The Corpses That Weren’t There
“What difference would it practically make to anyone if this notion rather than that notion were true?” William James had asked in his second lecture on pragmatism. In the hours, days, and weeks after Katrina, those with one set of beliefs were responsible for many deaths; those with another saved many lives. Fear fed by rumors and lies and lurking unexamined beliefs about human nature hit New Orleans like a second hurricane. Ray Nagin and Eddie Compass, respectively the mayor and police chief of New Orleans (and both African Americans), contributed to the atmosphere of fear and turmoil. About twenty thousand people had taken refuge in the downtown Superdome sports arena, which had been opened up as a shelter of last resort but was not stocked with anything near the needed quantity of food and water or backup power. The hurricane had
ripped off part of the roof, the restrooms backed up and the plumbing failed, so that sewage seeped out into the rest of the facility, and without air-conditioning and adequate electricity the place became a dark, fetid, chaotic oven. Much of the area surrounding its raised concrete perimeter was flooded. People were not allowed to leave, prisoners of the fears of those in power.

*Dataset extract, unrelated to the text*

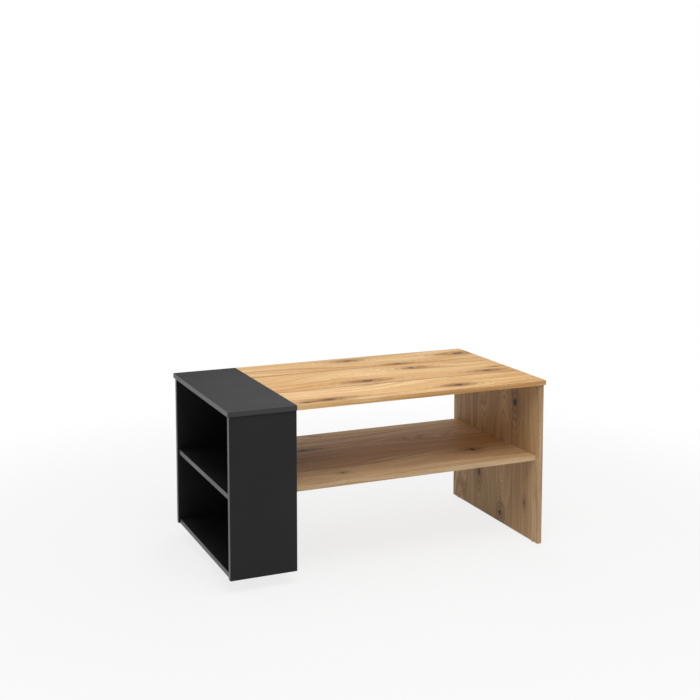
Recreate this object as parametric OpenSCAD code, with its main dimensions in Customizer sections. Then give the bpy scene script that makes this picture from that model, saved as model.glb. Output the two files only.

Rumors of savagery inside abounded. Compass told the television talk-show host Oprah Winfrey, “We had little babies in there. . . . Some of the little babies getting raped.” He was overwhelmed by sobs on television and eventually had a breakdown. Nagin reported that there were “hundreds of gang members” in the Superdome, raping and murdering. During his Oprah moment, he told the national audience that people had been “in that frickin’ Superdome for five days watching dead bodies, watching hooligans killing people, raping people.”
Despite the assumption that the Superdome and Convention Center had become nests of vipers, the media focus was for a while on the retail outlets on dry ground reportedly being plundered. The hysteria about looting became so intense that two and a half days after the storm, on August 31, Nagin and Governor Kathleen Blanco called emergency responders—police and National Guard, mostly—off search and rescue to focus on combating looting. They had chosen protecting property over saving lives. Put that way, the decision sounds bizarre, but the word looting itself is maddening to some minds, creating images of chaos, danger, and boundless savagery. What difference would it make if we were blasé about property and passionate about human life? Governor Blanco said, “These are some of the forty thousand extra troops that I have demanded. They have M16s, and they’re locked and loaded. . . . I have one message for these hoodlums: These troops know how to shoot and kill, and they are more than willing to do so if necessary, and I expect they will.” Ninety-nine years later things had not changed from the San Francisco mayor’s infamous “shoot to kill” proclamation that also focused on looting.